Ich renne zur Rezeption. Die Frau hinter der Theke schaut mich irritiert an. Ihren Feierabend hat sie sich bestimmt anders vorgestellt, aber mein Abend hat von einer Sekunde auf die andere einen miserablen Schicksalsschlag erfahren.Mein Kopf will nicht realisieren. Mein Herz will nicht stehen bleiben und meine Augen wollen diese Frau nicht mit roten Augen anschauen. Ich kann ihr den skeptischen Blick nicht übelnehmen. Schließlich mache ich während ihrer stillen Arbeitsschicht Krach. Wie sollen einem in so einer Situation auch keine Fragezeichen im Kopf schwirren? Sie steht auf und schenkt mir ihre ganze Aufmerksamkeit. „Ganz ruhig, wer ist denn ihr Mann?", fragt sie überfordert.

Wie hätte ich an ihrer Stelle reagiert? Hätte ich ebenso Worte finden können, die Ermunterung hergeben? In dieser Hektik kann ich es mir nicht vorstellen. Meine Angst schubst die Gedanken, die sich beschämt zur Wand drehen, in die hintersten Ecken. Und schon passiert es. Tränen steigen auf und füllen meine Augen wie ein Wassergefäß. Ich verliere die Kontrolle über meine Atmung. Vergeblich ringe ich nach Luft, die mich am Leben hält. Ich stütze meine Hände auf die Theke und wimmere. Wieso kann das alles nicht einfach ein blöder Witz sein? Ich brauche Halt. Es fühlt sich an, als würde ein Hinterhältiger meinen Hals mit einem Seil zuschnüren und keine Scheu zeigen.

Nabil.

„Schauen Sie mich an, Schätzchen!" Und schon werden meine Hände genommen. Mit verschwommener Sicht sehe ich zu der Rezeptionistin. „Holen Sie mit mir tief Luft. Auf Drei, ja?" Ihre Worte suchen Bestätigung, aber ich habe meine Zunge verschluckt. Ich bin nicht fähig zu reden. Ich nicke nur. Ich höre sie tief Luft holen und mache es ihr gleich. Meine Hände zittern in ihren Händen, obwohl sie sie stark festhält. „Und jetzt ausatmen." Die gemeinsame Atemübung und ihre Geste, meinen Handrücken zu streicheln, geben mir die Kraft, das Seil von meinem Hals zu reißen und von diesem Hinterhältigen loszukommen. „Prima machen Sie das. Haben wir uns wieder beruhigt?" Ich blinzle die Tränen weg. Mein Nacken ist steif.

Nabil.

„I-ich will ... i-ich ..." Ich räuspere mich. „Kommen Sie mit mir mit." Ohne dass sie meine Hände loslässt, zieht sie mich mit. Wäre ich bei Verstand, hätte ich meine Hände zurückgezogen, da der Kontakt mit Fremden mir Unsicherheit verschafft. Sie läuft mit mir um die Theke und bringt mich zu den Wartestühlen am Eingang. „Setzen Sie sich."

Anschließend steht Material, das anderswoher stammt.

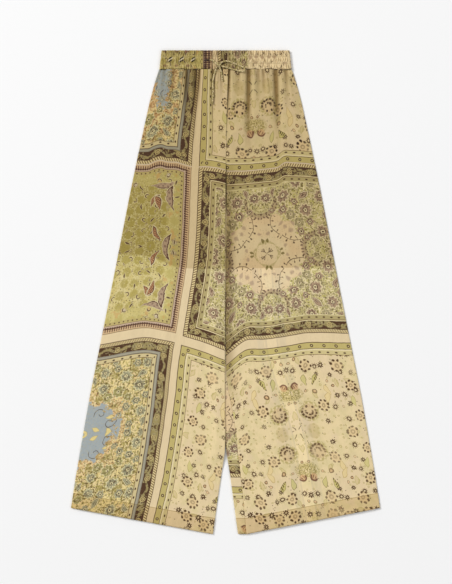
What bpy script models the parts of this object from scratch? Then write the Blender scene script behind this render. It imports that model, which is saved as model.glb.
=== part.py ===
"""Palazzo pants laid flat with the front up, after the way they are cut and sewn.

The waist is toward +Y, the hems toward -Y and the front faces +Z.  Left and right are the
wearer's, so the right leg lies on the -X side.  Units are metres.  The origin is in the middle of
the laid garment's length and width, on the surface that it rests on.

Each panel is a grid of points on the panel's outer face, which Solidify thickens inward.  A point
of a leg is found from its share of the way across the leg (0 at the outseam, 1 at the inner edge)
and its drop, the distance below the waistband's lower edge.
"""
import math
from collections import namedtuple

import bmesh
import bpy
from mathutils import Vector

# Driving sizes of the garment
LENGTH = 1.111                  # waistband's top to the hem's lowest corner
BAND_HEIGHT = 0.043             # waistband
BAND_HALF_TOP = 0.147           # half of the waistband's laid width, at its top
BAND_HALF_FOOT = 0.152          # and at the seam with the legs
OUTSEAM = 1.0075                # waistband seam to hem, measured down the page at the outer side

# Cloth
WALL = 0.0012                   # a single layer
HEM_WALL = 0.0018               # a hem turned up inside
HEM_DEPTH = 0.037
SEAM_GAP = 0.0003
WAIST_SEAM_GAP = 0.0005         # where the tilted edges of the gathered legs meet the waistband
BAND_WALL = 0.0022              # cloth doubled over elastic
BAND_STACK = 0.0064             # waistband's front and back lying on each other

# The right leg laps over the left one between the crotch and the knee
LAP_LIFT = 0.0048
LAP_RAMP = (-0.050, -0.018)     # the right leg's inner margin climbs between these x
FOLD_STACK = 0.0042             # height of the left leg's folded inner margin
FOLD_START = 0.240              # drop at which the margin starts to fold over, just below the crotch
FOLD_TAPER = 0.100              # and the length in which it does so
FOLD_LEAD = 0.004               # flat cloth before the fold, with columns as close as the fold's

TOP = LENGTH / 2
BAND_FOOT = TOP - BAND_HEIGHT
LEG_TOP = BAND_FOOT - WAIST_SEAM_GAP
INNER_DROP = LEG_TOP + LENGTH / 2   # leg's top to the hem at the inner side, as each hem slants

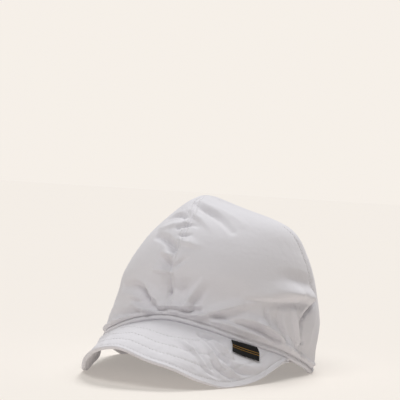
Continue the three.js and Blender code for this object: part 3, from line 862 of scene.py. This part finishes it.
def brim_up(share, out):
    """The brim's upward direction, which is vertical at the joint."""
    out = np.asarray(out, float)
    across = brim_line(share + 0.01, out) - brim_line(share - 0.01, out)
    down = brim_line(share, np.minimum(out + 0.01, 1)) - brim_line(share, np.maximum(out - 0.01, 0))
    upright = 1 - smoothstep(0, joint_zone, out)[..., None]
    return unit(unit(np.cross(down, across)) * (1 - upright) + np.array([0, 0, 1]) * upright)


def brim_length(share):
    return np.linalg.norm(brim_line(share, 0 * share + 1) - brim_line(share, 0 * share), axis=-1)


def brim_plain(share, out):
    """The brim's underside, bellied but not quilted, and its upward direction."""
    share, out = np.broadcast_arrays(np.asarray(share, float), np.asarray(out, float))
    up = brim_up(share, out)
    belly = spline(BRIM, "bow", share) * brim_length(share) * 4 * out * (1 - out)
    return brim_line(share, out) + belly[..., None] * up, up


def brim_place(share, out):
    return brim_plain(share, out)[0]


edge_line = brim_place(np.linspace(-1, 1, 500), np.ones(500))


def from_edge(points):
    """Each point's distance to the brim's edge."""
    nearest = np.full(len(points), np.inf)
    for first, second in zip(edge_line[:-1], edge_line[1:]):
        step = second - first
        share = np.clip((points - first) @ step / (step @ step), 0, 1)
        off = points - first - share[:, None] * step
        nearest = np.minimum(nearest, (off * off).sum(1))
    return np.sqrt(nearest)


def under_label(share, out):
    """1 where the label lies, where the quilting is pressed flat."""
    aside = (share * brim_half_angle - label_angle) * length_per_degree(label_angle, 0)
    down = out * brim_length(share) - label_setback
    middle = label_swing * np.clip(down / label_drop, 0, 1)
    beside = 1 - smoothstep(label_width / 2, label_width / 2 + label_margin, np.abs(aside - middle))
    within = smoothstep(-label_margin, 0, down)
    within *= 1 - smoothstep(label_drop, label_drop + label_margin, down)
    return beside * within


def quilting(share, out, plain, up):
    """How far the quilted cloth moves from the plain brim."""
    inward = from_edge(plain)
    lift = np.zeros(len(plain))
    drawn = np.zeros(len(plain))
    for row in QUILT_ROWS:
        held = light_press + (1 - light_press) * smoothstep(*press_zone, share)
        if row == QUILT_ROWS[0]:
            held = 1
        lift -= held * quilt_depth * bump(inward - row, quilt_reach)
        lift -= held * quilt_groove * bump(inward - row, quilt_groove_reach)
        drawn = np.maximum(drawn, bump(inward - row, drag_reach))
    along = share * brim_half_angle * length_per_degree(0, 0)
    drag = np.array([
        noise.noise(Vector((a / drag_width, d / drag_length, 0.3)), noise_basis="PERLIN_NEW")
        for a, d in zip(along, inward)
    ])
    lift += drag_depth * drag * (drag_calm + (1 - drag_calm) * drawn)
    lift += brim_crumple_depth * (crinkle(plain, brim_crumple_size, 2, shift=90) - crumple_level)
    free = smoothstep(0, joint_hold, out) * smoothstep(*edge_hold, inward)
    free = free * (1 - under_label(share, out))
    folds = folds_at(plain, up, RIPPLES, brim_place)
    return (lift[:, None] * up + folds) * free[:, None]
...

Ich blende meine Umgebung aus und ignoriere die dutzend Gesichter, die alles beobachten. Wie praktisch, dass neben den Stühlen ein Wasserspender ist und die Rezeptionistin mir freundlicherweise einen Becher Wasser reicht. Mein Zittern drängt sich vor und mühevoll versuche ich, den Becher zu halten. Nur ein paar flüchtige Schlucke gelangen in meine Speiseröhre. Mir ist so kalt. Ich werde wieder panisch. Ich muss doch unbedingt zu ihm. Die nette Frau versucht mich zu beruhigen, aber es funktioniert nicht. Wie hätte sie reagiert, wenn sie erfahren hätte, dass ihr Ehemann ein schwerer Autounfall erlitten hat und sie unwissend über sein Gemütsstand ist? Nabil.

„Wir fangen nochmal von vorne an. Wie lautet der Namen Ihres Mannes?" Ich muss mich zusammenreißen. Ich trinke mehr vom Wasser und sehe kurz auf. „N-Nabil Abdel." Ich erschrecke mich vor meiner eigenen Stimme. Ich sehe wieder unscharf und diesmal reicht mir die Kraft nicht aus, um den Blick zu schärfen. „Und Ihr Name ist?" Ihre Hand liegt auf meiner Schulter.„Alia ... Alia Aziz" sage ich nasal. Ein schwerer Druck macht sich auf meiner Brust bemerkbar. Bitte nicht jetzt. „Hallo, Frau Aziz, mein Name ist Kiana Werner. Ich werde sofort nachschauen, wo Ihr Mann bleibt. Wurde er eingewiesen?" Ich bejahe ihre Frage und lege eine Hand auf meine Brust. Sie zieht sich zusammen. Ich bin wieder belastbar. Dieser Abend hätte anders aussehen können.